Sacromonte Abbey (Abadia del Sacromonte) is nested amongst the pretty landscape of Granada, sitting on top of the ‘Sacred Mountain’ after which it has been named.
From Valparaíso Hill, it offers spectacular views of the valley with Alhambra and a chance to discover its unique history and a secret hiding underground.
This July was my second visit to the Abbey, and this time I also brought my camera to show you around!
Before we dive into the pictures, let me tell you a bit about it.
History of Sacromonte Abbey
The origins of the Abbey date back to the 17th century, but its history is closely tied to the medieval past of Granada.
The Abbey is closely connected to the Romani people, who settled in the area of Sacromonte, in the famous caves you can still visit today (as I did on the same day!).
It is in this region where they say the authentic flamenco comes from.
The original cave homes of the Romani people have now mostly been transformed into small Flamenco performance venues, and you can even find a cave museum within walking distance from the Abbey.
If you’re interested in booking a performance in one of these caves, you can check this option.
Sacromonte Abbey also has a deep spiritual significance for the region, as it’s known for its veneration of the relics of Saint Caecilius and other Christian martyrs. It has drawn pilgrims from all around the world in search of solace, reflection, and contemplation.
The Abbey is currently undergoing vast renovation works (as of summer 2023), and it looks like it will take at least a year or two to complete.
Luckily, the work is mostly focused on the outside areas and you can enjoy the main courtyard and inner parts of the Abbey without interruptions.
The Abbey is a blend of different architectural styles, reflecting the different periods it lived through. However, you certainly won’t be disappointed to find a traditional Andalusian courtyard in the heart of it.
Let’s take a little tour so I can finally reveal what secrets it hides inside!
The Main Courtyard
The beautiful main courtyard is accessible when you leave the ticket office inside the building.
From the cloister with a fountain in the middle, you can walk into individual exhibition rooms that display different religious artifacts and also visit the Baroque-style Collegiate Church.
I have to admit I only quickly scanned through the exhibits and spent most of my time admiring the beautiful columns and fountains outside.
Venancio Blanco’s Patio
From the courtyard, you can access a large patio hiding in the back, where you will find a beautiful collection of artwork – the most impressive one being the Last Supper right at the center.
The patio area will lead you to a small door at the back, which looks like a small church.
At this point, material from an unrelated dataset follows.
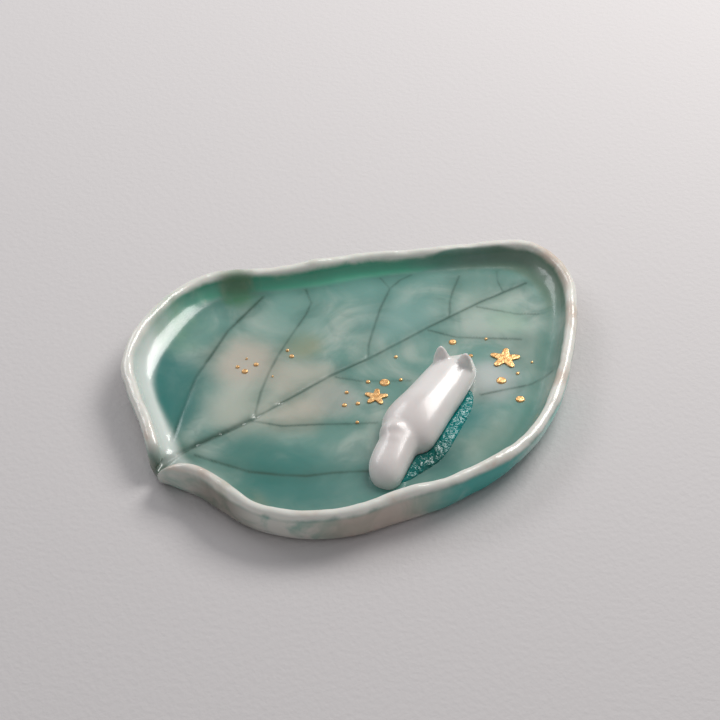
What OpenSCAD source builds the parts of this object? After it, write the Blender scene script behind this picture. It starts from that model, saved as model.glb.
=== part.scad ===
/* [Leaf dish] */
// Length of the leaf from the stem to the tip, over the rim
leaf_length = 122; // [100:1:150]
// Width of the leaf at its widest, over the rim
leaf_width = 97; // [80:1:125]
// Thickness of the clay sheet under the floor
floor_thickness = 3; // [2:0.1:5]
// Thickness of the rolled rim
rim_thickness = 3; // [2.4:0.1:4]
// Rise of the highest stretch of rim above the floor
rim_rise = 6.4; // [4:0.1:9]
// Sideways run of the gentlest stretch of wall, from the rim to the floor
wall_run = 7.5; // [4:0.1:9]
// Lean of the outer wall, from its foot out to the rim, where it leans most
wall_lean = 4.5; // [2:0.1:6]
// Roundness of the outer wall where it turns under to the foot
foot_roll = 2.2; // [1:0.1:3]

/* [Veins] */
// Width of the midrib groove at the stem
midrib_width = 1.9; // [1:0.1:3]
// Depth of the midrib groove at the stem
midrib_depth = 0.7; // [0.3:0.05:1.2]
// Width of a full side vein groove
vein_width = 1.1; // [0.6:0.1:2]
// Depth of a full side vein groove
vein_depth = 0.4; // [0.2:0.05:0.8]

/* [Fox body] */
// Length of the body from the rump to the nose
body_length = 36; // [28:0.5:44]
// Width of the body at the haunches
body_width = 14; // [10:0.5:16]
// Height of the back above the floor
body_height = 7.2; // [5:0.1:10]
// Turn of the fox from the midrib, in degrees
fox_heading = 28; // [10:1:45]
// Place of the middle of the fox along the leaf, as a share of half its length
fox_along = 0.08; // [0:0.01:0.2]
// Place of the middle of the fox across the leaf, as a share of half its width
fox_across = -0.43; // [-0.5:0.01:-0.3]

/* [Fox ears] */
// Height of an ear above the crown of the head
ear_rise = 2.6; // [1.5:0.1:5]
// Width of an ear at its root
ear_width = 4.9; // [3:0.1:5.5]
// Thickness of an ear from front to back at its root
ear_thickness = 2.8; // [1.6:0.1:3.5]
// Distance between the tips of the ears
ear_spacing = 6.2; // [4.5:0.1:8]
// Lean of an ear outwards, from its root to its tip
ear_splay = 0.5; // [0:0.1:1.5]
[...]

Inside, you will find a door that leads underground, where the real gem is.
The Holy Caves
The caves are a truly unique experience when you visit the Abbey.
As you enter the doorway, you are guided through a narrow pathway with small lights illuminating the way forward. On the side, there are small domes with altars for the saints, which are supposed to symbolise the place where they were martyred.
You will also see an old cross that is believed to belong to St John of God and it is located at the site where the holy men were burnt.
Further down the pathway, you will also see a couple of small chapels and, at the end of it, a full-size church altar, with doors leading outside. To get back into the Abbey, you have to follow the pathway back out to the patio.
So there you have it – a church with chapels, hiding underground in a small church building, inside an Abbey!
How is that for a unique place to visit?
Is it Worth a Visit?
You may be asking yourself: ‘but I only have 2 days in Granada’ – is it worth my time?
I would say if you’re tight on time, try to fit in more time to see the highlights.
The Abbey is a better option for those who have already visited Granada before, or have more time to explore the lesser-known sights.
How to Get to Sacromonte Abbey
By Taxi: we took a taxi from Plaza St Ana where we were staying. It was about 10 euros for the journey up to the hill. We walked back to Sacromonte, which was around 15 – 20 minutes. Please note that you can’t take an uber to the Abbey, only licensed taxis are allowed.
By Car: you can’t drive to the Abbey by car. There is an alternative route around, but honestly, it’s not worth the hassle. I would recommend getting the taxi, or the local bus which also goes from Plaza St Ana.
By Local Bus: get bus number C34 which will drop you off right by the Abbey. They are small red buses that run every 20 minutes or so. The journey takes around 15 minutes. Please have small change with you when you get your ticket, the drivers don’t like anything bigger than 10 euros to pay for them.
Location of Sacromonte Abbey: I have marked it on the map below. You will see it under Spanish name as Abadia del Sacromonte.
Tickets to Sacromonte Abbey
I got my tickets in advance online here, and they cost 5 euros per person.
Sacromonte Abbey is a living testament to the history, culture and spiritual influences of the region.
It’s a great place to get away from the crowds, enjoy the serenity of the place and views that are hard to beat!
Plus, it’s not every day that you get to see a church built underground!